2. Missing context/alternative viewpoints
The original statement lacks important contemporary context that emerges from the analyses. A significant finding is that India's current inequality may actually exceed that of the colonial period. During British rule, the top 1% held around 20-21% of national income, whereas today they hold 22.6% [6]. More strikingly, the top 1% now control 40.1% of national wealth, with the top 10% controlling almost 60% of national income [6].
The analyses reveal that modern India has experienced dramatic wealth concentration, with the number of Indian billionaires increasing from one in 1991 to 271 in 2024, collectively holding nearly $1 trillion or 7% of the world's total wealth [7]. This inequality has been particularly pronounced since the Bharatiya Janata Party came to power in 2014, with policies creating an authoritarian government and fostering a growing nexus between big business and government [7].
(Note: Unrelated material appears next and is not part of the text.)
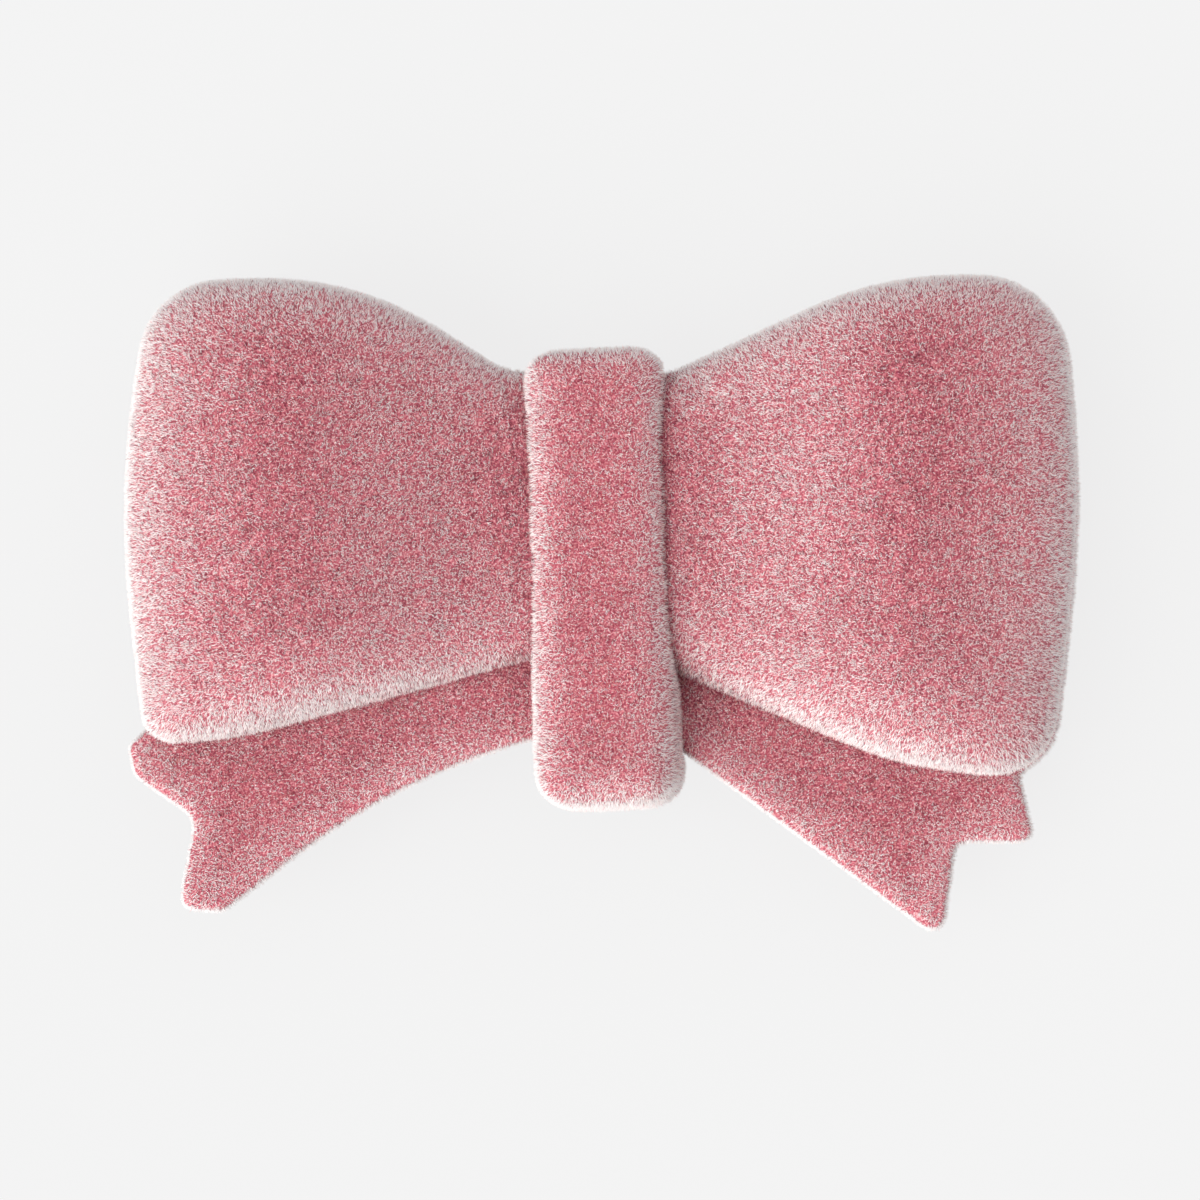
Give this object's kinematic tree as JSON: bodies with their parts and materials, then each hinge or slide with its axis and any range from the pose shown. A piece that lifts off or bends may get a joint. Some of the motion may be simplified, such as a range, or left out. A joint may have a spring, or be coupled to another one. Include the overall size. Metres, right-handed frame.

Who benefits from different narratives:
- Current Indian political elites and wealthy business leaders benefit from focusing solely on colonial exploitation while deflecting attention from contemporary inequality
- British institutions and descendants of colonial wealth benefit from minimizing discussions of reparations or acknowledgment of historical exploitation
- International development organizations benefit from promoting solutions like education reform and wealth taxes on billionaires [6]
3. Potential misinformation/bias in the original statement
While the core claim about British impoverishment of India is factually supported, the statement presents potential bias through omission. By framing India as "the world's richest country" that was impoverished, it may oversimplify the complex economic dynamics and ignore that:
- Contemporary India faces inequality levels that potentially exceed colonial-era disparities [6] [7]
- The statement lacks acknowledgment that modern Indian elites and policies have contributed significantly to current wealth concentration [7]
- The framing could serve to deflect responsibility from current governance failures by attributing all economic problems to historical colonialism
The statement is not technically misinformation, as the historical exploitation is well-documented, but it presents an incomplete picture that may serve contemporary political narratives rather than providing full context about India's economic challenges across different periods.